* **Exercise requirements**
Print the whole listing exactly.

* **Records provided**
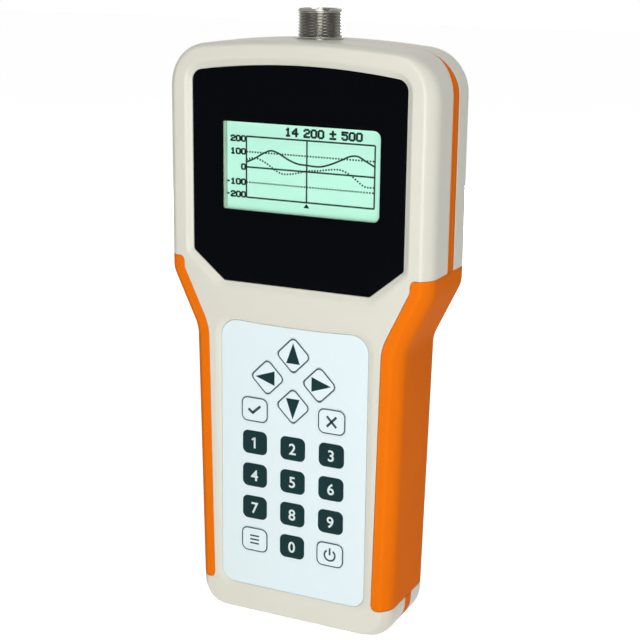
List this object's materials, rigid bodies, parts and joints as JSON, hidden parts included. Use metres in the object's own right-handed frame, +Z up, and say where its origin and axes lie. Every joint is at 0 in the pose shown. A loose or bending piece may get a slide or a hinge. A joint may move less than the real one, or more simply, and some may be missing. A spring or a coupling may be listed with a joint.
{
  "type": "antenna analyzer",
  "caption": "Handheld antenna analyzer: wide head with display and coaxial socket on top, narrow handle with keypad and soft orange grips.",
  "frame": {"origin": "middle of the base, between the front and back faces, on the surface the object stands on", "axes": "+Z up along the case to the antenna socket, -Y out of the face with the display and keypad, +X to the right seen from the front"},
  "size_m": [0.1044, 0.04, 0.23],
  "materials": {
    "shell_plastic": "fine moulded texture, warm white",
    "grip_rubber": "soft matt orange",
    "seal_rubber": "soft matt orange",
    "panel_print": "glossy black, printed behind",
    "lens_clear": "clear acrylic",
    "lcd_cell": "pale green display",
    "module_frame": "white moulded frame",
    "light_guide": "white light guide",
    "circuit_board": "green solder mask",
    "black_plastic": "moulded black",
    "chip_resin": "moulded resin",
    "keypad_film": "cool white printed film",
    "key_print_dark": "embossed film, printed dark teal",
    "key_print_pale": "embossed film, printed outline",
    "spacer_film": "polyester film",
    "spring_steel": "bright spring steel",
    "tinned_steel": "tinned",
    "nickel": "bright nickel plate",
    "insulator": "white fluoropolymer",
    "contact_brass": "gold plated",
    "zinc_steel": "zinc plated",
    "cell_jacket": "plain printed jacket"
  },
  "bodies": {
    "case": {"antenna_socket": "nickel", "battery_cell_1": "cell_jacket", "battery_cell_2": "cell_jacket", "battery_cell_3": "cell_jacket", "battery_plates": "spring_steel", "battery_springs": "spring_steel", "battery_tray": "black_plastic", "board_parts": "chip_resin", "board_screws": "zinc_steel", "buzzer": "black_plastic", "case_screws": "zinc_steel", "case_seal": "seal_rubber", "display_header": "black_plastic", "display_lens": "lens_clear", "display_panel": "panel_print", "flange_screws": "zinc_steel", "front_shell": "shell_plastic", "grip_left": "grip_rubber", "grip_right": "grip_rubber", "keypad_circuit": "spacer_film", "keypad_overlay": "keypad_film", "keypad_spacer": "spacer_film", "keypad_tail": "spacer_film", "lcd_backlight": "light_guide", "lcd_bezel": "module_frame", "lcd_board": "circuit_board", "lcd_glass": "lcd_cell", "main_board": "circuit_board", "processor": "chip_resin", "rear_shell": "shell_plastic", "shield_can": "tinned_steel", "snap_domes": "spring_steel", "socket_contact": "contact_brass", "socket_insulator": "insulator", "tail_socket": "black_plastic", "usb_socket": "tinned_steel"},
    "key_0": {"key_0": "key_print_dark"},
    "key_1": {"key_1": "key_print_dark"},
    "key_2": {"key_2": "key_print_dark"},
    "key_3": {"key_3": "key_print_dark"},
    "key_4": {"key_4": "key_print_dark"},
    "key_5": {"key_5": "key_print_dark"},
    "key_6": {"key_6": "key_print_dark"},
    "key_7": {"key_7": "key_print_dark"},
    "key_8": {"key_8": "key_print_dark"},
    "key_9": {"key_9": "key_print_dark"},
    "key_cancel": {"key_cancel": "key_print_pale"},
    "key_down": {"key_down": "key_print_pale"},
    "key_enter": {"key_enter": "key_print_pale"},
    "key_function": {"key_function": "key_print_pale"},
    "key_left": {"key_left": "key_print_pale"},
    "key_power": {"key_power": "key_print_pale"},
    "key_right": {"key_right": "key_print_pale"},
    "key_up": {"key_up": "key_print_pale"},
    "battery_door": {"battery_door": "shell_plastic"}
  },
  "joints": [
    {"name": "key_0_press", "type": "slide", "parent": "case", "child": "key_0", "axis": [0, 1, 0], "range_m": [0, 0.0004], "stiffness_N_per_m": 3000},
    {"name": "key_1_press", "type": "slide", "parent": "case", "child": "key_1", "axis": [0, 1, 0], "range_m": [0, 0.0004], "stiffness_N_per_m": 3000},
    {"name": "key_2_press", "type": "slide", "parent": "case", "child": "key_2", "axis": [0, 1, 0], "range_m": [0, 0.0004], "stiffness_N_per_m": 3000},
    {"name": "key_3_press", "type": "slide", "parent": "case", "child": "key_3", "axis": [0, 1, 0], "range_m": [0, 0.0004], "stiffness_N_per_m": 3000},
    {"name": "key_4_press", "type": "slide", "parent": "case", "child": "key_4", "axis": [0, 1, 0], "range_m": [0, 0.0004], "stiffness_N_per_m": 3000},
    {"name": "key_5_press", "type": "slide", "parent": "case", "child": "key_5", "axis": [0, 1, 0], "range_m": [0, 0.0004], "stiffness_N_per_m": 3000},
    {"name": "key_6_press", "type": "slide", "parent": "case", "child": "key_6", "axis": [0, 1, 0], "range_m": [0, 0.0004], "stiffness_N_per_m": 3000},
    {"name": "key_7_press", "type": "slide", "parent": "case", "child": "key_7", "axis": [0, 1, 0], "range_m": [0, 0.0004], "stiffness_N_per_m": 3000},
    {"name": "key_8_press", "type": "slide", "parent": "case", "child": "key_8", "axis": [0, 1, 0], "range_m": [0, 0.0004], "stiffness_N_per_m": 3000},
    {"name": "key_9_press", "type": "slide", "parent": "case", "child": "key_9", "axis": [0, 1, 0], "range_m": [0, 0.0004], "stiffness_N_per_m": 3000},
    {"name": "key_cancel_press", "type": "slide", "parent": "case", "child": "key_cancel", "axis": [0, 1, 0], "range_m": [0, 0.0004], "stiffness_N_per_m": 3000},
    {"name": "key_down_press", "type": "slide", "parent": "case", "child": "key_down", "axis": [0, 1, 0], "range_m": [0, 0.0004], "stiffness_N_per_m": 3000},
    {"name": "key_enter_press", "type": "slide", "parent": "case", "child": "key_enter", "axis": [0, 1, 0], "range_m": [0, 0.0004], "stiffness_N_per_m": 3000},
    {"name": "key_function_press", "type": "slide", "parent": "case", "child": "key_function", "axis": [0, 1, 0], "range_m": [0, 0.0004], "stiffness_N_per_m": 3000},
    {"name": "key_left_press", "type": "slide", "parent": "case", "child": "key_left", "axis": [0, 1, 0], "range_m": [0, 0.0004], "stiffness_N_per_m": 3000},
    {"name": "key_power_press", "type": "slide", "parent": "case", "child": "key_power", "axis": [0, 1, 0], "range_m": [0, 0.0004], "stiffness_N_per_m": 3000},
    {"name": "key_right_press", "type": "slide", "parent": "case", "child": "key_right", "axis": [0, 1, 0], "range_m": [0, 0.0004], "stiffness_N_per_m": 3000},
    {"name": "key_up_press", "type": "slide", "parent": "case", "child": "key_up", "axis": [0, 1, 0], "range_m": [0, 0.0004], "stiffness_N_per_m": 3000},
    {"name": "battery_door_lift", "type": "slide", "parent": "case", "child": "battery_door", "axis": [0, 1, 0], "range_m": [0, 0.015]}
  ]
}
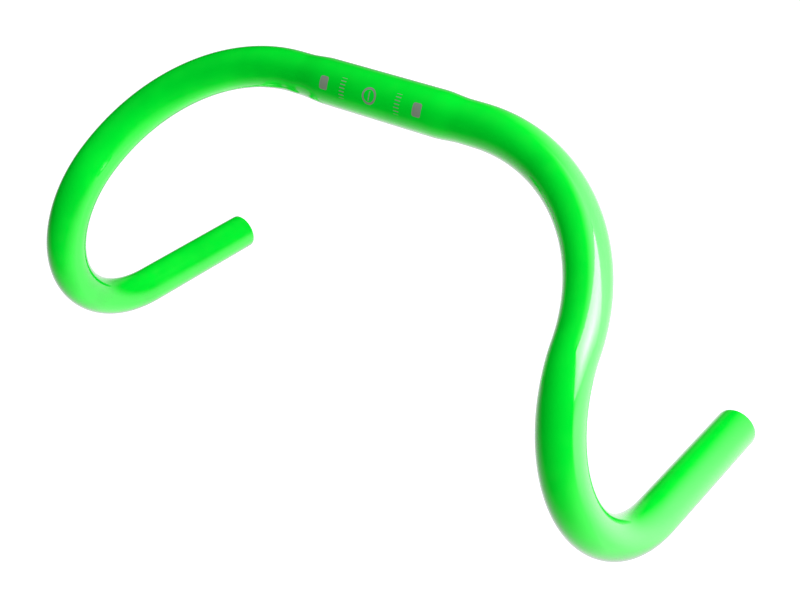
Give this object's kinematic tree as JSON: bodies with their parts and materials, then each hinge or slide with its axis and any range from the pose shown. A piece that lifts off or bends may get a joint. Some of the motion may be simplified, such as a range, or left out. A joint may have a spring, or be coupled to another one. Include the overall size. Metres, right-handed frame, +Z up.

* **Exercise answer**
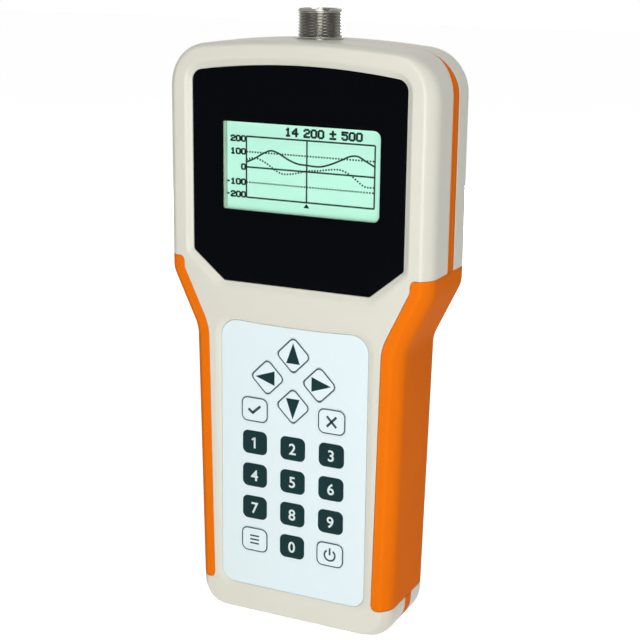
List this object's materials, rigid bodies, parts and joints as JSON, hidden parts included. Use metres in the object's own right-handed frame, +Z up, and say where its origin and axes lie. Every joint is at 0 in the pose shown. A loose or bending piece may get a slide or a hinge. A joint may move less than the real one, or more simply, and some may be missing. A spring or a coupling may be listed with a joint.
{
  "type": "antenna analyzer",
  "caption": "Handheld antenna analyzer: wide head with display and coaxial socket on top, narrow handle with keypad and soft orange grips.",
  "frame": {"origin": "middle of the base, between the front and back faces, on the surface the object stands on", "axes": "+Z up along the case to the antenna socket, -Y out of the face with the display and keypad, +X to the right seen from the front"},
  "size_m": [0.1044, 0.04, 0.23],
  "materials": {
    "shell_plastic": "fine moulded texture, warm white",
    "grip_rubber": "soft matt orange",
    "seal_rubber": "soft matt orange",
    "panel_print": "glossy black, printed behind",
    "lens_clear": "clear acrylic",
    "lcd_cell": "pale green display",
    "module_frame": "white moulded frame",
    "light_guide": "white light guide",
    "circuit_board": "green solder mask",
    "black_plastic": "moulded black",
    "chip_resin": "moulded resin",
    "keypad_film": "cool white printed film",
    "key_print_dark": "embossed film, printed dark teal",
    "key_print_pale": "embossed film, printed outline",
    "spacer_film": "polyester film",
    "spring_steel": "bright spring steel",
    "tinned_steel": "tinned",
    "nickel": "bright nickel plate",
    "insulator": "white fluoropolymer",
    "contact_brass": "gold plated",
    "zinc_steel": "zinc plated",
    "cell_jacket": "plain printed jacket"
  },
  "bodies": {
    "case": {"antenna_socket": "nickel", "battery_cell_1": "cell_jacket", "battery_cell_2": "cell_jacket", "battery_cell_3": "cell_jacket", "battery_plates": "spring_steel", "battery_springs": "spring_steel", "battery_tray": "black_plastic", "board_parts": "chip_resin", "board_screws": "zinc_steel", "buzzer": "black_plastic", "case_screws": "zinc_steel", "case_seal": "seal_rubber", "display_header": "black_plastic", "display_lens": "lens_clear", "display_panel": "panel_print", "flange_screws": "zinc_steel", "front_shell": "shell_plastic", "grip_left": "grip_rubber", "grip_right": "grip_rubber", "keypad_circuit": "spacer_film", "keypad_overlay": "keypad_film", "keypad_spacer": "spacer_film", "keypad_tail": "spacer_film", "lcd_backlight": "light_guide", "lcd_bezel": "module_frame", "lcd_board": "circuit_board", "lcd_glass": "lcd_cell", "main_board": "circuit_board", "processor": "chip_resin", "rear_shell": "shell_plastic", "shield_can": "tinned_steel", "snap_domes": "spring_steel", "socket_contact": "contact_brass", "socket_insulator": "insulator", "tail_socket": "black_plastic", "usb_socket": "tinned_steel"},
    "key_0": {"key_0": "key_print_dark"},
    "key_1": {"key_1": "key_print_dark"},
    "key_2": {"key_2": "key_print_dark"},
    "key_3": {"key_3": "key_print_dark"},
    "key_4": {"key_4": "key_print_dark"},
    "key_5": {"key_5": "key_print_dark"},
    "key_6": {"key_6": "key_print_dark"},
    "key_7": {"key_7": "key_print_dark"},
    "key_8": {"key_8": "key_print_dark"},
    "key_9": {"key_9": "key_print_dark"},
    "key_cancel": {"key_cancel": "key_print_pale"},
    "key_down": {"key_down": "key_print_pale"},
    "key_enter": {"key_enter": "key_print_pale"},
    "key_function": {"key_function": "key_print_pale"},
    "key_left": {"key_left": "key_print_pale"},
    "key_power": {"key_power": "key_print_pale"},
    "key_right": {"key_right": "key_print_pale"},
    "key_up": {"key_up": "key_print_pale"},
    "battery_door": {"battery_door": "shell_plastic"}
  },
  "joints": [
    {"name": "key_0_press", "type": "slide", "parent": "case", "child": "key_0", "axis": [0, 1, 0], "range_m": [0, 0.0004], "stiffness_N_per_m": 3000},
    {"name": "key_1_press", "type": "slide", "parent": "case", "child": "key_1", "axis": [0, 1, 0], "range_m": [0, 0.0004], "stiffness_N_per_m": 3000},
    {"name": "key_2_press", "type": "slide", "parent": "case", "child": "key_2", "axis": [0, 1, 0], "range_m": [0, 0.0004], "stiffness_N_per_m": 3000},
    {"name": "key_3_press", "type": "slide", "parent": "case", "child": "key_3", "axis": [0, 1, 0], "range_m": [0, 0.0004], "stiffness_N_per_m": 3000},
    {"name": "key_4_press", "type": "slide", "parent": "case", "child": "key_4", "axis": [0, 1, 0], "range_m": [0, 0.0004], "stiffness_N_per_m": 3000},
    {"name": "key_5_press", "type": "slide", "parent": "case", "child": "key_5", "axis": [0, 1, 0], "range_m": [0, 0.0004], "stiffness_N_per_m": 3000},
    {"name": "key_6_press", "type": "slide", "parent": "case", "child": "key_6", "axis": [0, 1, 0], "range_m": [0, 0.0004], "stiffness_N_per_m": 3000},
    {"name": "key_7_press", "type": "slide", "parent": "case", "child": "key_7", "axis": [0, 1, 0], "range_m": [0, 0.0004], "stiffness_N_per_m": 3000},
    {"name": "key_8_press", "type": "slide", "parent": "case", "child": "key_8", "axis": [0, 1, 0], "range_m": [0, 0.0004], "stiffness_N_per_m": 3000},
    {"name": "key_9_press", "type": "slide", "parent": "case", "child": "key_9", "axis": [0, 1, 0], "range_m": [0, 0.0004], "stiffness_N_per_m": 3000},
    {"name": "key_cancel_press", "type": "slide", "parent": "case", "child": "key_cancel", "axis": [0, 1, 0], "range_m": [0, 0.0004], "stiffness_N_per_m": 3000},
    {"name": "key_down_press", "type": "slide", "parent": "case", "child": "key_down", "axis": [0, 1, 0], "range_m": [0, 0.0004], "stiffness_N_per_m": 3000},
    {"name": "key_enter_press", "type": "slide", "parent": "case", "child": "key_enter", "axis": [0, 1, 0], "range_m": [0, 0.0004], "stiffness_N_per_m": 3000},
    {"name": "key_function_press", "type": "slide", "parent": "case", "child": "key_function", "axis": [0, 1, 0], "range_m": [0, 0.0004], "stiffness_N_per_m": 3000},
    {"name": "key_left_press", "type": "slide", "parent": "case", "child": "key_left", "axis": [0, 1, 0], "range_m": [0, 0.0004], "stiffness_N_per_m": 3000},
    {"name": "key_power_press", "type": "slide", "parent": "case", "child": "key_power", "axis": [0, 1, 0], "range_m": [0, 0.0004], "stiffness_N_per_m": 3000},
    {"name": "key_right_press", "type": "slide", "parent": "case", "child": "key_right", "axis": [0, 1, 0], "range_m": [0, 0.0004], "stiffness_N_per_m": 3000},
    {"name": "key_up_press", "type": "slide", "parent": "case", "child": "key_up", "axis": [0, 1, 0], "range_m": [0, 0.0004], "stiffness_N_per_m": 3000},
    {"name": "battery_door_lift", "type": "slide", "parent": "case", "child": "battery_door", "axis": [0, 1, 0], "range_m": [0, 0.015]}
  ]
}
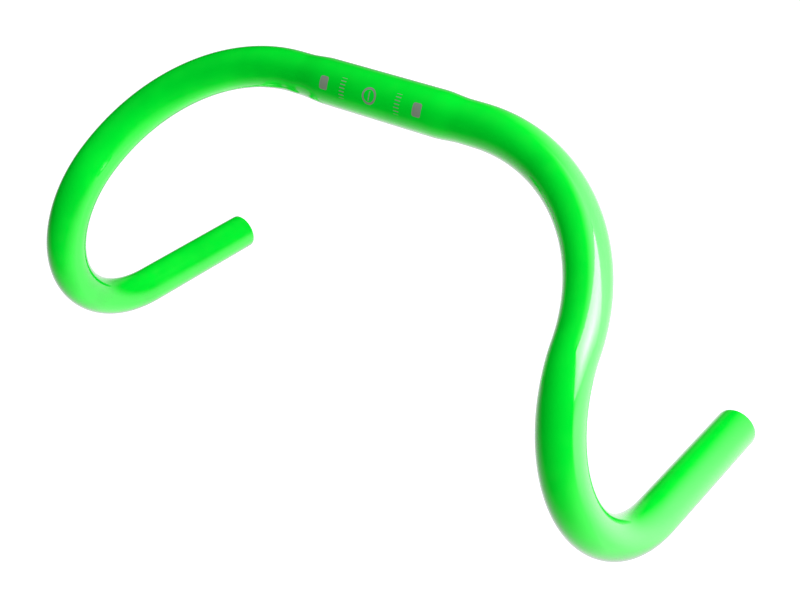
Give this object's kinematic tree as JSON: bodies with their parts and materials, then each hinge or slide with its axis and any range from the pose shown. A piece that lifts off or bends may get a joint. Some of the motion may be simplified, such as a range, or left out. A joint may have a spring, or be coupled to another one. Include the overall size. Metres, right-handed frame, +Z up.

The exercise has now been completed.